>> start
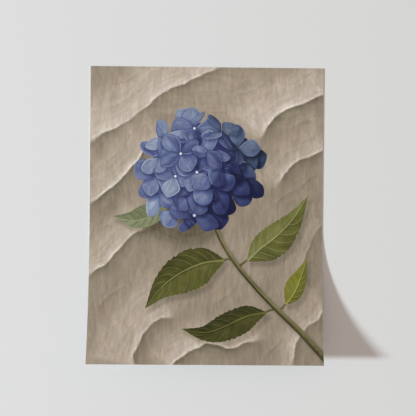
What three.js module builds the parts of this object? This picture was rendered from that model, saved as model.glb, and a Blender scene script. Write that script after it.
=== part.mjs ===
// An unframed art print: one sheet of heavy matt paper, lying face up, whose lower end curls up.
// Millimetres. X runs across the picture, Y up the picture, and Z up from the table.
import * as THREE from "three";

// ---- driving dimensions ----
const SHEET_WIDTH = 279.4; // 11 in, across the picture
const SHEET_HEIGHT = 355.6; // 14 in, up the picture, along the paper's underside
const PAPER_THICKNESS = 0.45; // heavy matt fine-art paper
const CURLED_SHARE = 0.47; // share of the height that has lifted, from the lower edge
const CURL_RISE = 28; // underside of the lower edge, above the table
const ARC_SEGMENTS = 12; // the curl gets twice as many steps

// ---- worked out from them ----
const CURL_LENGTH = SHEET_HEIGHT * CURLED_SHARE;
const FLAT_LENGTH = SHEET_HEIGHT - CURL_LENGTH;
const CURL_ANGLE = arcAngle(CURL_LENGTH, CURL_RISE);
const CURL_RADIUS = CURL_LENGTH / CURL_ANGLE;
const CURL_REACH = CURL_RADIUS * Math.sin(CURL_ANGLE);

// The angle of an arc of this length whose end rises this far off its starting tangent.
function arcAngle(length, rise) {
  let low = 0;
  let high = Math.PI / 2;
  for (let step = 0; step < 60; step += 1) {
    const angle = (low + high) / 2;
    const risen = (length / angle) * (1 - Math.cos(angle));
    if (risen < rise) low = angle;
    else high = angle;
  }
  return (low + high) / 2;
}

// The sheet seen from its edge, with the picture's height across and the rise upwards.
// The flat stretch lies on the table and the curl is a round arc tangent to it.
function sheetProfile() {
  const bendAt = (CURL_REACH - FLAT_LENGTH) / 2; // centres the whole sheet on the origin
  const topEdge = bendAt + FLAT_LENGTH;
  const tangent = -Math.PI / 2;
  const tip = tangent - CURL_ANGLE;
  const faceRadius = CURL_RADIUS - PAPER_THICKNESS;
  const profile = new THREE.Shape();
  profile.absarc(bendAt, CURL_RADIUS, CURL_RADIUS, tip, tangent, false);
  profile.lineTo(topEdge, 0);
  profile.lineTo(topEdge, PAPER_THICKNESS);
  profile.lineTo(bendAt, PAPER_THICKNESS);
  profile.absarc(bendAt, CURL_RADIUS, faceRadius, tangent, tip, true);
  profile.closePath();
  return profile;
}

function printSheet() {
  const geometry = new THREE.ExtrudeGeometry(sheetProfile(), {
    depth: SHEET_WIDTH,
    bevelEnabled: false,
    curveSegments: ARC_SEGMENTS,
  });
  geometry.translate(0, 0, -SHEET_WIDTH / 2);
  // The profile's two directions become Y and Z, and its depth becomes X.
  const acrossToY = new THREE.Matrix4().makeBasis(
    new THREE.Vector3(0, 1, 0),
    new THREE.Vector3(0, 0, 1),
    new THREE.Vector3(1, 0, 0),
  );
  geometry.applyMatrix4(acrossToY);
  const printedPaper = new THREE.MeshStandardMaterial({
    color: 0xa39582,
    roughness: 0.85,
    metalness: 0,
  });
  const sheet = new THREE.Mesh(geometry, printedPaper);
  sheet.name = "print_sheet";
  return sheet;
}

const artPrint = new THREE.Group();
artPrint.add(printSheet());

export default artPrint;
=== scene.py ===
"""An unframed art print: one sheet of heavy matt paper that lies face up, its lower end curled up.

The picture printed on it is a cut blue flower head lying on rumpled linen, in the manner of an oil
painting. It is drawn here as overlapping flat shapes, which are then merged into the sheet's own
faces, each painted in its own colour. Picture sizes are in millimetres from the sheet's lower left
corner, and tones are how light a paint looks, from 0 to 255. Everything else is in metres.
"""
import math

import bmesh
import bpy
import numpy as np
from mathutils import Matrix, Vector
from mathutils.geometry import delaunay_2d_cdt


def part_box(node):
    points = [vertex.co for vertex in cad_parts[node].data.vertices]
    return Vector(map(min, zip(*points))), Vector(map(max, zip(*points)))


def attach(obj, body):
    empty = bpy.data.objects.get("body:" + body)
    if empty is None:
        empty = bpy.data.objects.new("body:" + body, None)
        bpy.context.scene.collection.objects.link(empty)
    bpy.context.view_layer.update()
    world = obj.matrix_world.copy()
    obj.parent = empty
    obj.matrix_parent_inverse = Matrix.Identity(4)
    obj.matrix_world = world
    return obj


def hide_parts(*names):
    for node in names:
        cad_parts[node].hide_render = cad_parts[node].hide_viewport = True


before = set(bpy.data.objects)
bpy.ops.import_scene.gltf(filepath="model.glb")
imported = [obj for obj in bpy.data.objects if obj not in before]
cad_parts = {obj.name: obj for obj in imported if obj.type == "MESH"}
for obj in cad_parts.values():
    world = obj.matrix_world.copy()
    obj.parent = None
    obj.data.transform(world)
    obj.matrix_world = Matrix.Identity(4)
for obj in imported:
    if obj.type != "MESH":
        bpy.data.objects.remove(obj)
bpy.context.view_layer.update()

# ---- the sheet, as the frame has it ----
SHEET_LOW, SHEET_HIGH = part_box("print_sheet")
SHEET_WIDTH = SHEET_HIGH[0] - SHEET_LOW[0]
SHEET_HEIGHT = 0.3556  # along the paper
PAPER_THICKNESS = 0.00045
CURL_LENGTH = 0.47 * SHEET_HEIGHT  # from the lower edge
CURL_RISE = 0.028

# ---- the picture, in millimetres ----
MM = 0.001
PICTURE_WIDTH = SHEET_WIDTH / MM
PICTURE_HEIGHT = SHEET_HEIGHT / MM
CLOTH_GRAIN = 1.7  # spacing of the points that carry the cloth's colour
FLOWER_GRAIN = 1.3
EDGE_GRAIN = 3.0
PETAL_SEED = 11
NUDGE = 0.06  # how far inside its face a corner's colour is read
TO_LIGHT = np.array((-0.62, 0.52, 0.59))  # the painted light comes from the upper left

rng = np.random.default_rng(7)  # for patches, dabs and scattered points
petal_rng = np.random.default_rng(PETAL_SEED)
leaf_rng = np.random.default_rng(11)


# ---- paints: the same few mixed on the palette, from dark to light ----
def paint_box(*mixes):
    """A row of paints, each as (tone, red, green, blue) in screen values."""
    rows = np.array(mixes, float)
    return rows[:, 0], rows[:, 1:]


LINEN = paint_box(
    (50, 60, 50, 36), (72, 84, 74, 56), (90, 100, 91, 74), (112, 121, 111, 95), (131, 141, 128, 111),
    (152, 163, 149, 132), (168, 178, 164, 148), (189, 198, 185, 173), (206, 215, 203, 193),
    (226, 233, 225, 217),
)
VIOLET = paint_box(
    (26, 22, 25, 56), (36, 33, 36, 74), (50, 45, 50, 91), (70, 62, 70, 112), (90, 80, 89, 132),
    (110, 101, 111, 148), (130, 120, 131, 160), (150, 139, 150, 173), (180, 170, 180, 196),
    (225, 220, 225, 232),
)
TEAL = paint_box(
    (26, 22, 27, 45), (50, 40, 52, 76), (66, 56, 68, 94), (88, 76, 90, 116), (110, 98, 110, 136),
    (150, 134, 148, 168), (225, 218, 226, 232),
)
LEAF_GREEN = paint_box(
    (22, 24, 25, 10), (38, 39, 40, 16), (54, 55, 55, 24), (74, 76, 76, 34), (93, 95, 95, 45),
    (112, 113, 114, 61), (131, 131, 134, 88), (160, 160, 164, 120),
)
SAGE = paint_box(
    (50, 52, 53, 36), (72, 72, 73, 50), (94, 95, 97, 69), (115, 113, 118, 86), (132, 129, 135, 102),
    (148, 146, 151, 121), (175, 174, 178, 152),
)
STALK = paint_box(
    (40, 43, 39, 22), (70, 74, 69, 40), (95, 100, 94, 60), (112, 118, 111, 76), (135, 141, 134, 98),
)
LIME = paint_box(
    (40, 44, 42, 14), (70, 76, 72, 24), (95, 99, 97, 34), (118, 121, 121, 46), (145, 148, 148, 76),
    (170, 172, 172, 110),
)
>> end
Exercise details
Write out again only the lines from the line containing "obj.data.transform(world)" through the line containing "CURL_RISE = 0.028", both included, exactly as they are.

Result of this task
    obj.data.transform(world)
    obj.matrix_world = Matrix.Identity(4)
for obj in imported:
    if obj.type != "MESH":
        bpy.data.objects.remove(obj)
bpy.context.view_layer.update()

# ---- the sheet, as the frame has it ----
SHEET_LOW, SHEET_HIGH = part_box("print_sheet")
SHEET_WIDTH = SHEET_HIGH[0] - SHEET_LOW[0]
SHEET_HEIGHT = 0.3556  # along the paper
PAPER_THICKNESS = 0.00045
CURL_LENGTH = 0.47 * SHEET_HEIGHT  # from the lower edge
CURL_RISE = 0.028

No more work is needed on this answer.